Republic of the Philippines
SUPREME COURT
Manila

EN BANC

G.R. No. L-3755               November 23, 1907

C. C. PYLE, plaintiff-appellee,
vs.
ROY W. JOHNSON, ET AL., defendants-appellants.

Kitchens and Moran, for appellants.
James Ostrand, for appellee.


WILLIARD, J.:

The plaintiff brought this action in the Court of First Instance of the Province of Pangasinan upon the following document:

I hereby promise to pay to the order of Mr. C. C. Pyle, of Dagupan, on or before the first day of April, 1906, the sum of two thousand eight hundred and ninety-eight pesos (P2,898), value received, for business purposes.
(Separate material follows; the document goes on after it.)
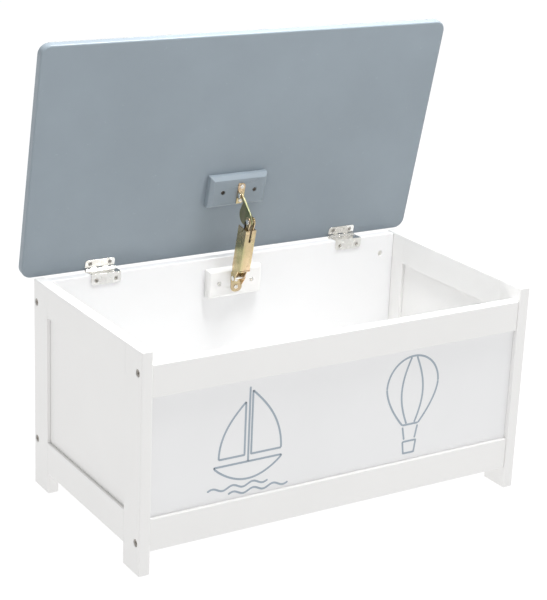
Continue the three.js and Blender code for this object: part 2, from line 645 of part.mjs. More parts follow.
function addLowerBracket(box) {
  const { y, z } = LOWER_PIVOT;
  const base = plate('y', roundedRectangle(LOWER_PLATE.low, LOWER_PLATE.high,
    LOWER_PLATE.left, LOWER_FLANGE.high, [LOWER_PLATE.corner, 0, 0, LOWER_PLATE.corner]),
  lowerPlateFront, lowerPlateFront + SHEET);
  const back = lowerPlateFront + SHEET;
  const flange = join(
    rod('x', y, z, LOWER_FLANGE.low, LOWER_FLANGE.high, LOWER_FLANGE.radius),
    plate('x', polygon([[back, LOWER_FLANGE.rootLow], [back, LOWER_FLANGE.rootHigh],
      [y + 2, z + 5.6], [y - 5.4, z - 2.4]]), LOWER_FLANGE.low, LOWER_FLANGE.high),
  );
  const holes = LOWER_PLATE.screwHeights.map((screwZ) => (
    hole('y', screwZ, 0, lowerPlateFront - 1, back + 1)));
  const pivotHole = rod('x', y, z, 0, 20, RIVET_RADIUS + GAP, RIVET_RADIUS + GAP, 16);
  addPiece(box, 'stay_lower_bracket', cut(join(base, flange), ...holes, pivotHole), 'yellowZinc');
  LOWER_PLATE.screwHeights.forEach((screwZ, i) => {
    addPiece(box, `stay_lower_bracket_screw_${i + 1}`,
      panScrew('y', screwZ, 0, lowerPlateFront - GAP, 1, BRACKET_SCREW_LENGTH), 'nickel');
  });
  addPiece(box, 'stay_lower_rivet', rivet(LOWER_PIVOT, -HOUSING.width / 2 - GAP, LOWER_FLANGE.high + GAP),
    'nickel');
}

// ---- Upper bracket, on the lid block, with the lid closed and the hinge axis as origin ----

const upperPlateHigh = lidBlockFace - GAP;
const upperPlateLow = upperPlateHigh - SHEET;
const upperScrewYs = UPPER_PLATE.screwsBehind.map((distance) => LID_TAIL - distance);

// The upper pivot turned with the lid from its place at rest to the closed lid's frame.
const upperPivotClosed = (() => {
  const dy = UPPER_PIVOT.y - HINGE_Y;
  const dz = UPPER_PIVOT.z - HINGE_Z;
  const cos = Math.cos(LID_OPEN_ANGLE);
  const sin = Math.sin(LID_OPEN_ANGLE);
  return { y: dy * cos - dz * sin, z: dy * sin + dz * cos };
})();

function addUpperBracket(lid) {
  const { y, z } = upperPivotClosed;
  const near = LID_TAIL - UPPER_PLATE.near;
  const far = LID_TAIL - UPPER_PLATE.far;
  const outline = roundedRectangle(UPPER_FLANGE.low, UPPER_PLATE.right, far, near,
    [0, UPPER_PLATE.corner, UPPER_PLATE.corner, 0]);
  const base = plate('z', outline, upperPlateLow, upperPlateHigh);
  const flange = join(
    rod('x', y, z, UPPER_FLANGE.low, UPPER_FLANGE.high, UPPER_FLANGE.radius),
    plate('x', polygon([[y - UPPER_FLANGE.rootFar, upperPlateHigh], [y - 5.9, z], [y + 5.9, z],
      [y + UPPER_FLANGE.rootNear, upperPlateHigh]]), UPPER_FLANGE.low, UPPER_FLANGE.high),
  );
  const holes = upperScrewYs.map((screwY) => (
    hole('z', UPPER_SCREW_X, screwY, upperPlateLow - 1, upperPlateHigh + 1)));
  const pivotHole = rod('x', y, z, -20, 0, UPPER_RIVET_RADIUS + GAP, UPPER_RIVET_RADIUS + GAP, 16);
  addPiece(lid, 'stay_upper_bracket', cut(join(base, flange), ...holes, pivotHole), 'yellowZinc');
  upperScrewYs.forEach((screwY, i) => {
    addPiece(lid, `stay_upper_bracket_screw_${i + 1}`,
      panScrew('z', UPPER_SCREW_X, screwY, upperPlateLow - GAP, 1, BRACKET_SCREW_LENGTH), 'nickel');
  });
  const innerHead = UPPER_RIVET_RADIUS + UPPER_PIVOT_PLAY + GAP + 1.2;
  addPiece(lid, 'stay_upper_rivet',
    rivet(upperPivotClosed, UPPER_FLANGE.low - GAP, ARM.high + GAP, innerHead, UPPER_RIVET_RADIUS), 'nickel');
}

// ---- Stay housing, spring and follower ----

// A pivot seen from the housing's foot, along and across its length.
function inHousing({ y, z }) {
  const dy = y - HOUSING.foot.y;
  const dz = z - HOUSING.foot.z;
  const cos = Math.cos(HOUSING.tilt);
  const sin = Math.sin(HOUSING.tilt);
  return { y: dy * cos + dz * sin, z: -dy * sin + dz * cos };
}

function addHousing(stay) {
  const { width, depth, length } = HOUSING;
  const half = width / 2;
  const front = -depth / 2;
  const back = depth / 2;
  const foot = inHousing(LOWER_PIVOT);
  const wall = (low, high) => join(
    slab(low, high, front, back, 0, length),
    rod('x', foot.y, foot.z, low, high, FOOT_EAR),
    plate('x', polygon([[FOOT_WEB.front, FOOT_WEB.frontTop], [foot.y - FOOT_EAR, foot.z],
      [foot.y + FOOT_EAR, foot.z], [back, FOOT_WEB.backTop]]), low, high),
  );
  const shell = join(
    wall(-half, -half + SHEET),
    wall(half - SHEET, half),
    slab(-half, half, front, front + SHEET, 0, length),
    rod('x', front + 0.4, 1.6, -half, half, 1.6, 1.6, 12),
  );
  // open slot in the front wall that the arm's lobe swings through
  const slot = plate('y', roundedRectangle(SLOT.low, length + 1, -SLOT.half, SLOT.half,
    [SLOT.half - 0.1, 0, 0, SLOT.half - 0.1]), front - 2, front + 3);
  const body = cut(
    shell,
    slot,
    rod('x', foot.y, foot.z, -half - 1, half + 1, RIVET_RADIUS + GAP, RIVET_RADIUS + GAP, 16),
  );
  addPiece(stay, 'stay_housing', body, 'yellowZinc');

  // inner yoke whose two ears carry the elbow rivet
  const elbow = inHousing(ELBOW_PIVOT);
  const web = front + SHEET + GAP;
  const ear = (low, high) => join(
    rod('x', elbow.y, elbow.z, low, high, YOKE.ear, YOKE.ear, 24),
    plate('x', polygon([[web, YOKE.low], [YOKE.back, YOKE.low], [elbow.y + YOKE.ear, elbow.z],
      [elbow.y - YOKE.ear, elbow.z], [web, length]]), low, high),
  );
  const yoke = cut(
    join(
      ear(-YOKE.half, -YOKE.half + SHEET),
      ear(YOKE.half - SHEET, YOKE.half),
      slab(-YOKE.half, YOKE.half, web, web + SHEET, YOKE.low, YOKE.webHigh),
    ),
    rod('x', elbow.y, elbow.z, -half, half, RIVET_RADIUS + GAP, RIVET_RADIUS + GAP, 16),
  );
  addPiece(stay, 'stay_yoke', yoke, 'yellowZinc');

  const follower = join(
    slab(-7.5, 7.5, -8, 8, SPRING.high + 1.2, SPRING.high + 7),
    slab(-3.6, 3.6, -7, 3, SPRING.high + 6, YOKE.webHigh - 1),
    rod('z', 0, 0, SPRING.high - 8, SPRING.high + 2, 3.6, 3.6, 12),
  );
  addPiece(stay, 'stay_follower', follower, 'moulded');

  class Helix extends THREE.Curve {
    getPoint(t, target = new THREE.Vector3()) {
      const angle = t * SPRING.turns * Math.PI * 2;
      const height = SPRING.low + t * (SPRING.high - SPRING.low);
      return target.set(SPRING.radius * Math.cos(angle), SPRING.radius * Math.sin(angle), height);
    }
  }
  const section = new THREE.Shape();
  section.absarc(0, 0, SPRING.wire, 0, Math.PI * 2);
  const coil = new THREE.ExtrudeGeometry(section, {
    steps: SPRING.turns * 10,
    curveSegments: 3,
    extrudePath: new Helix(),
  });
  addPiece(stay, 'stay_spring', solid(coil), 'springSteel');
}

// ---- Stay arm, at rest ----

function addArm(box) {
  const b = ELBOW_PIVOT;
  const c = UPPER_PIVOT;
  const cos = Math.cos(ARM.slope);
  const sin = Math.sin(ARM.slope);
  // point t along the arm's front edge from the elbow and n towards that edge
  const at = (t, n) => [b.y + t * cos - n * sin, b.z + t * sin + n * cos];
  const lobe = at(LOBE.along, LOBE.across);
  const end = (c.y - b.y) * cos + (c.z - b.z) * sin;
  const outline = [...ARM_BACK, [end - ARM.end + 0.4, 1], [end, -0.4], [end, ARM.front], ...ARM_NOSE];
  const body = join(
    rod('x', lobe[0], lobe[1], ARM.low, ARM.high, LOBE.radius, LOBE.radius, 40),
    rod('x', c.y, c.z, ARM.low, ARM.high, ARM.end, ARM.end, 24),
    rod('x', b.y, b.z, ARM.low, ARM.high, ARM.boss, ARM.boss, 24),
    plate('x', polygon(outline.map(([t, n]) => at(t, n))), ARM.low, ARM.high),
  );
  const slack = UPPER_RIVET_RADIUS + UPPER_PIVOT_PLAY + GAP;
  const arm = cut(
    body,
    rod('x', b.y, b.z, ARM.low - 1, ARM.high + 1, RIVET_RADIUS + GAP, RIVET_RADIUS + GAP, 16),
    rod('x', c.y, c.z, ARM.low - 1, ARM.high + 1, slack, slack, 20),
  );
  addPiece(box, 'stay_arm', arm, 'yellowZinc');

  // shouldered rivet: two collars keep the arm in the middle of the yoke
  const head = YOKE.half + GAP;
  const collarOuter = YOKE.half - SHEET - GAP;
  const collarInner = ARM.high + GAP;
  const collar = 4.2;
  const half = [
    [RIVET_RADIUS, collarInner], [collar, collarInner], [collar, collarOuter], [RIVET_RADIUS, collarOuter],
    [RIVET_RADIUS, head], [RIVET_HEAD_RADIUS, head], [RIVET_HEAD_RADIUS, head + RIVET_HEAD_THICK * 0.4],
    [RIVET_HEAD_RADIUS * 0.7, head + RIVET_HEAD_THICK], [0, head + RIVET_HEAD_THICK],
  ];
  const otherHalf = half.map(([radius, x]) => [radius, -x]).reverse();
  addPiece(box, 'stay_elbow_rivet', turned('x', b.y, b.z, 0, 1, [...otherHalf, ...half]), 'nickel');
}

// ---- Assembly ----

const toyBox = new THREE.Group();
toyBox.position.y = -OVERALL_DEPTH / 2;

for (const [label, side] of SIDES) addEndFrame(toyBox, label, side);
addFront(toyBox);
addBackAndFloor(toyBox);
addBolts(toyBox);
addBackBlock(toyBox);
addLowerBracket(toyBox);
addArm(toyBox);

const lidGroup = new THREE.Group();
lidGroup.position.set(0, HINGE_Y, HINGE_Z);
lidGroup.rotation.x = -LID_OPEN_ANGLE;
addLid(lidGroup);
addUpperBracket(lidGroup);
addHinges(toyBox, lidGroup);
toyBox.add(lidGroup);

const housingGroup = new THREE.Group();
housingGroup.position.set(0, HOUSING.foot.y, HOUSING.foot.z);
housingGroup.rotation.x = HOUSING.tilt;
addHousing(housingGroup);
toyBox.add(housingGroup);

export default toyBox;
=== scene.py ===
import json
import math

import bmesh
import bpy
import numpy as np
from mathutils import Matrix, Vector


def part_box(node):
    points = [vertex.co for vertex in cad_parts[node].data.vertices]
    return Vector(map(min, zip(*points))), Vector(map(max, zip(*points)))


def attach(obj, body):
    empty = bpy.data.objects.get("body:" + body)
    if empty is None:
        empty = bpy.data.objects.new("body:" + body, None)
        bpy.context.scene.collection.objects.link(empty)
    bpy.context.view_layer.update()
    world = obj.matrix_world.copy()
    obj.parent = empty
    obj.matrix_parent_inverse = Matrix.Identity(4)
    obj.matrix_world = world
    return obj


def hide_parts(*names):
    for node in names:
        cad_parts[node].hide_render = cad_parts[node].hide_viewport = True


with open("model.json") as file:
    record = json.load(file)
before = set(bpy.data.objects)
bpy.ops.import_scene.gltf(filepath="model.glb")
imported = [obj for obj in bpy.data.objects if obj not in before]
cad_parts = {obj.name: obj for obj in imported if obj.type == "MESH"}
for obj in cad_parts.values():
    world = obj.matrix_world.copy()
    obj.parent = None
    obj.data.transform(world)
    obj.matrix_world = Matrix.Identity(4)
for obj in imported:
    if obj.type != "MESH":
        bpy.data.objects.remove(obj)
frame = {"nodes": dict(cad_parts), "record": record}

# A painted wooden toy box whose lid is held open by a sprung stay. Metres, the front faces -Y.
scene = bpy.context.scene
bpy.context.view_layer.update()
record = frame["record"]
bodyOf = {node: body for body, nodes in record["behaviour"]["bodies"].items() for node in nodes}
slotOf = {part["node"]: part["material_slot"] for part in record["subparts"]}
jointOf = {joint["name"]: joint for joint in record["behaviour"]["joints"]}
print("frame loaded:", len(frame["nodes"]), "nodes")


# Camera and studio

cameraSetup = {
    "place": (-1.4502, -2.2674, 1.2476),
    "turn": 32.35,  # degrees to the right of straight ahead
    "dip": 18.62,  # degrees below level
    "roll": 2.42,
    "lens": 99.354,  # millimetres, on the 36 mm side
}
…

Dagupan, P. I., the 16th day of January, 1906. ROY W. JOHNSON.

We guarantee payment:
MANUEL CORPUS.
MARIANO PADILLA.

Judgment was entered in that court to the effect that the plaintiff recover of the defendant Johnson the amount named in the note, with interest thereon and costs, and that the defendants Manuel Corpus and Mariano Padilla each play to the plaintiff one-half of any amount which Roy W. Johnson should fail to pay, with interest and costs, and the execution be issued. From this judgment the defendants Manuel Corpus and Mariano Padilla have appealed.
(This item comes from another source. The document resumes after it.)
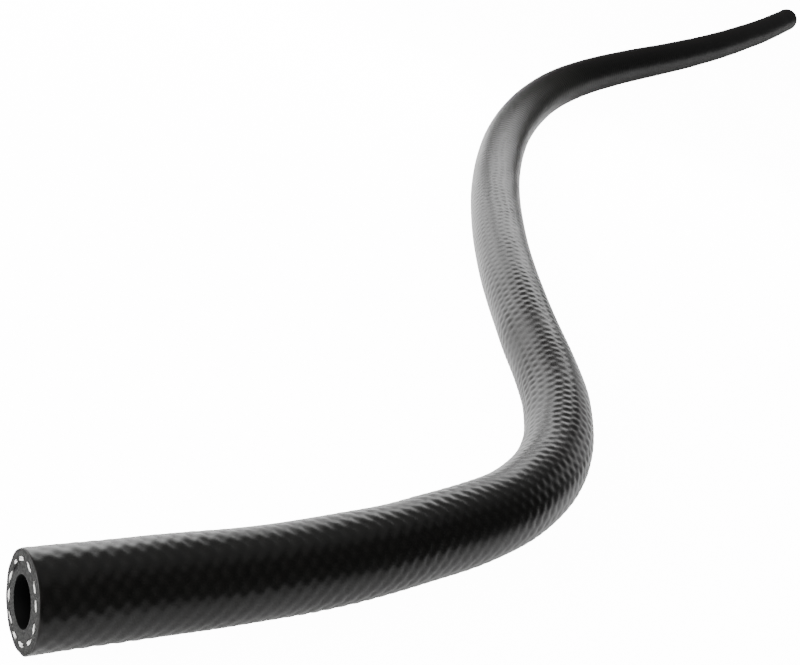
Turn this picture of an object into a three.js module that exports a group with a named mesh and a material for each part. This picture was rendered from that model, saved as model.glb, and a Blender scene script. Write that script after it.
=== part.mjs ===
import * as THREE from "three";

// A length of braid-reinforced rubber fuel hose, cut square at both ends and lying on a level floor.
// Millimetres, +Z up. The origin is on the floor, in the middle of the hose's footprint. The near end points along -X.

// Sizes of the hose
const boreDiameter = 6.35;
const innerTubeWall = 1.5;
const braidThickness = 0.55;
const coverWall = 1.025;
const bondClearance = 0.05;

// How finely the round section and the bends are cut into flats
const sectionSides = 16;
const stepLength = 12.7;

// Radii of the three layers, from the bore outwards
const innerTubeInside = boreDiameter / 2;
const innerTubeOutside = innerTubeInside + innerTubeWall;
const braidInside = innerTubeOutside + bondClearance;
const braidOutside = braidInside + braidThickness;
const coverInside = braidOutside + bondClearance;
const coverOutside = coverInside + coverWall;

// The route of the hose's axis over the floor, as x and y, from the near end to the far end
const routeOnFloor = [
  [-274.8, -192.7],
  [-267.8, -192.7],
  [-260.8, -192.7],
  [-239, -192.5],
  [-217.6, -190.2],
  [-195.5, -184.9],
  [-180.2, -175.6],
  [-168, -160.4],
  [-156.1, -132.6],
  [-146.6, -111.6],
  [-136.3, -92.4],
  [-122.7, -70.6],
  [-107.6, -50.2],
  [-91.6, -31.6],
  [-72.5, -12.7],
  [-53.3, 3.6],
  [-33.6, 17.9],
  [-11.3, 31.9],
  [13.4, 45.6],
  [37, 58],
  [60.4, 70],
  [84.9, 82.8],
  [107.2, 94.9],
  [129.3, 107.2],
  [151.4, 119.9],
  [174.5, 133.6],
  [198.8, 148],
  [233.3, 169.5],
  [271.4, 193.8],
];

// The axis lies one outer radius above the floor, so the cover just touches it.
const axis = new THREE.CatmullRomCurve3(
  routeOnFloor.map(([x, y]) => new THREE.Vector3(x, y, coverOutside)),
);
const stepsAlong = Math.round(axis.getLength() / stepLength);

// The corners of the round section, with one at the very bottom
function sectionCorners(radius) {
  const corners = [];
  for (let side = 0; side < sectionSides; side += 1) {
    const turn = (side / sectionSides) * 2 * Math.PI;
    corners.push(
      new THREE.Vector2(radius * Math.cos(turn), radius * Math.sin(turn)),
    );
  }
  return corners;
}

// One layer of the hose wall: a ring-shaped section carried along the axis
function layer(name, insideRadius, outsideRadius, material) {
  const ring = new THREE.Shape(sectionCorners(outsideRadius));
  ring.holes.push(new THREE.Path(sectionCorners(insideRadius)));
  const wall = new THREE.ExtrudeGeometry(ring, {
    steps: stepsAlong,
    extrudePath: axis,
    bevelEnabled: false,
  });
  const mesh = new THREE.Mesh(wall, material);
  mesh.name = name;
  return mesh;
}

const innerTubeRubber = new THREE.MeshStandardMaterial({
  name: "inner_tube_rubber",
  color: 0x4a4a4a,
  roughness: 0.8,
  metalness: 0,
});
const yarn = new THREE.MeshStandardMaterial({
  name: "polyester_yarn",
  color: 0xe8e6e0,
  roughness: 0.75,
  metalness: 0,
});
const coverRubber = new THREE.MeshStandardMaterial({
  name: "cover_rubber",
  color: 0x1d1c1b,
  roughness: 0.55,
  metalness: 0,
});

const fuelHose = new THREE.Group();
fuelHose.add(
  layer("inner_tube", innerTubeInside, innerTubeOutside, innerTubeRubber),
  layer("yarn_braid", braidInside, braidOutside, yarn),
  layer("outer_cover", coverInside, coverOutside, coverRubber),
);

export default fuelHose;
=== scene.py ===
import math

import bpy
import numpy as np
from mathutils import Matrix, Vector


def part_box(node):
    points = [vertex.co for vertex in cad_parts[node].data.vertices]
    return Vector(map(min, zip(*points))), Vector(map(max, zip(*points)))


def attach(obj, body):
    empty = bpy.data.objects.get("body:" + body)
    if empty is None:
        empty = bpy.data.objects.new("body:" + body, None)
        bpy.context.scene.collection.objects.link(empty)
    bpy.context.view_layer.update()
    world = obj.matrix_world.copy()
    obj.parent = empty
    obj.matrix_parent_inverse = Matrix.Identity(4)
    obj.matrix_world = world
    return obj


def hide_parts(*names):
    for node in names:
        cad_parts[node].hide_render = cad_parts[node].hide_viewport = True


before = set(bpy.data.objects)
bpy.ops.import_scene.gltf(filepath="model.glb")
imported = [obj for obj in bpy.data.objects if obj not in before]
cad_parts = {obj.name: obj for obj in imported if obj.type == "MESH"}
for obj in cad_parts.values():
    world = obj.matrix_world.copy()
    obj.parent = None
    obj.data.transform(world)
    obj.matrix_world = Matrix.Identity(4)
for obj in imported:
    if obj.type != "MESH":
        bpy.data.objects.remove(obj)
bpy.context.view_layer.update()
print("packed model loaded")


# Sizes of the hose, in metres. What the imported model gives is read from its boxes.
def boxHeight(node):
    low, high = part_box(node)
    return high[2] - low[2]


hose = {
    "outerRadius": boxHeight("outer_cover") / 2,
    "braidRadius": (boxHeight("yarn_braid") + boxHeight("inner_tube")) / 4,
    "tubeRadius": boxHeight("inner_tube") / 2,
    "boreRadius": 0.003175,
    "yarnsEachWay": 12,
    "yarnPitch": 0.0021,  # along the hose, between two yarns that wind the same way
    "yarnStart": 0.21,  # where the first yarn lies at the near end, in yarns
    "weave": 0.35,  # how much higher a yarn shows where it passes over
    "ridgeSharpness": 1.7,
    "faceInset": 0.00005,  # the rubber of a cut end lies this far behind the yarn ends
    "cordPoints": 160,
}

# The axis over the floor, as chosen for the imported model
routeOnFloor = [
    (-0.2748, -0.1927),
    (-0.2678, -0.1927),
    (-0.2608, -0.1927),
    (-0.2390, -0.1925),
    (-0.2176, -0.1902),
    (-0.1955, -0.1849),
    (-0.1802, -0.1756),
    (-0.1680, -0.1604),
    (-0.1561, -0.1326),
    (-0.1466, -0.1116),
    (-0.1363, -0.0924),
    (-0.1227, -0.0706),
    (-0.1076, -0.0502),
    (-0.0916, -0.0316),
    (-0.0725, -0.0127),
    (-0.0533, 0.0036),
    (-0.0336, 0.0179),
    (-0.0113, 0.0319),
    (0.0134, 0.0456),
    (0.0370, 0.0580),
    (0.0604, 0.0700),
    (0.0849, 0.0828),
    (0.1072, 0.0949),
    (0.1293, 0.1072),
    (0.1514, 0.1199),
    (0.1745, 0.1336),
    (0.1988, 0.1480),
    (0.2333, 0.1695),
    (0.2714, 0.1938),
]

# The camera stands low in front of the near end and looks along the hose
viewpoint = {
    "place": (-0.32229, -0.29728, 0.11476),
    "heading": 39.32,  # degrees from +Y towards +X
    "downwards": 24.54,
    "roll": 20.97,
    "lens": 56.25,
    "sensor": 36.0,
    "shift": (-0.0233, -0.075),
}


def addCamera(v):
    heading = math.radians(v["heading"])
    down = math.radians(v["downwards"])
    roll = math.radians(v["roll"])
    ahead = Vector(
        (
            math.sin(heading) * math.cos(down),
            math.cos(heading) * math.cos(down),
            -math.sin(down),
        )
    )
    right = Vector((math.cos(heading), -math.sin(heading), 0))
    up = right.cross(ahead)
    across = right * math.cos(roll) + up * math.sin(roll)
    upward = up * math.cos(roll) - right * math.sin(roll)
    data = bpy.data.cameras.new("camera")
    data.sensor_width = v["sensor"]
    data.lens = v["lens"]
    data.shift_x, data.shift_y = v["shift"]
    data.clip_start = 0.01
    data.clip_end = 20
    camera = bpy.data.objects.new("camera", data)
    turn = Matrix((across, upward, -ahead)).transposed()
    camera.matrix_world = Matrix.Translation(v["place"]) @ turn.to_4x4()
    bpy.context.scene.collection.objects.link(camera)
    bpy.context.scene.camera = camera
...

The principal defense is that the appellants never signed the document in question. There is attached to it a certificate by a notary public to the effect that the three defendants appeared before him and acknowledged that the signatures attached thereto were their genuine signatures.

As to the appellant Manuel Corpus, in addition to the evidence of the notary public who received his acknowledgment, there is the testimony of the plaintiff to the effect that this appellant and Johnson personally delivered the note to him after its execution. There is other testimony to the effect that this appellant on several occasions after the date of the note admitted his liability thereon.
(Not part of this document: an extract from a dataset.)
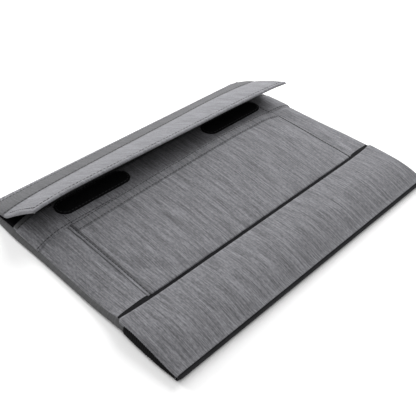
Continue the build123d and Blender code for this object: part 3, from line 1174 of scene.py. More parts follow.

The evidence is not so strong against the appellant Mariano Padilla, but after an examination of it we can not say that it preponderates against the finding of the court below. The signature of Padilla on the note is very similar to his genuine signature as it appears upon his personal cedula of the year 1905. The testimony of the notary was positive to the effect that he went to Padilla's office with the note and asked him if his signature thereon was genuine, to which Padilla answered that it was. The notary public who protested the note testified that he sent by mail a notification of the protest to Padilla, but did not send him a copy of the protest. Padilla testified that he never received any copy of the protest, but he did not testify that he did not receive any notification of the protest, and there is a presumption that the notice then sent by mail arrived at its destination. (Sec. 334, Code of Civil Procedure. par. 22.) Padilla never made any claim that he did not sign the note until after suit was brought thereon. Practically the only evidence in his favor is his own statement. This ought not to prevail against the disinterested evidence of the notary public and the other proof in the case. lawphil.net

The claim of the appellants that there was no consideration for their guaranty can not be sustained. The consideration which supports the obligation as to the principal debtor is a sufficient consideration to support the obligation of the sureties. It is not necessary to prove any consideration as between them and the creditor.

Whether the protest was sufficient or not is immaterial. If the document is not a mercantile one, and is, therefore, governed by the provisions of the Civil Code, no protest was necessary; nor, if it be a mercantile instrument, was it necessary to protest it as against the defendant Johnson. (Arts. 459, 460, 483, and 517, Code of Commerce.) If it was not necessary to protest the note as against the maker, it was not necessary to protest it as against his sureties. (Art. 487, Code of Commerce.)

The judgment of the court below is affirmed, with the costs of this instance against the appellants. So ordered.

Arellano, C.J., Torres, Johnson and Tracey, JJ., concur.